Why I like this idea:

It shouldn't break things- Clients may care to ask for a specific
mimetype, but in the end, they're likely to accept anything as long as
it's XML-valid.  Readers that ask for the non-browser mimetypes will get
them.

It lets us put browser-targetted content into the feeds- Now, since
text/xml is served to browsers, we can put in the XSLT stuff that makes
the feed prettier in some browsers.  (I still like my own solution,
which is to not display the feed data at all, instead displaying
two-frame frameset: A top frame with a "this is a feed, use a
feedreader" notice, and the bottom frame with the actual blog home page
in it.)

It should make proponents of feed mimetypes happy - Why?  Because it
should promote the use of the correct mimetype for requesting feeds.
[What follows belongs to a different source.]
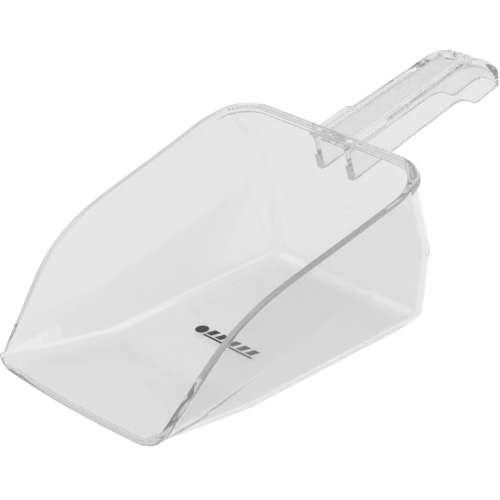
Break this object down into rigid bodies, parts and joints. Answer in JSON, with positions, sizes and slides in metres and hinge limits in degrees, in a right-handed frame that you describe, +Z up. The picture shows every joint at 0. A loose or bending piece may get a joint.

Indeed, Matt's other code (as seen in a pastebin) is even better,
because it decides what feed format to present to a client based on the
Accept request header and not the request URI.  So if your client likes
Atom best, it would request from http://example.com/feed and get Atom.
A different client could point at the same URI and get RSS 2.0 or RDF,
depending on the q of the Accept.  Very nifty.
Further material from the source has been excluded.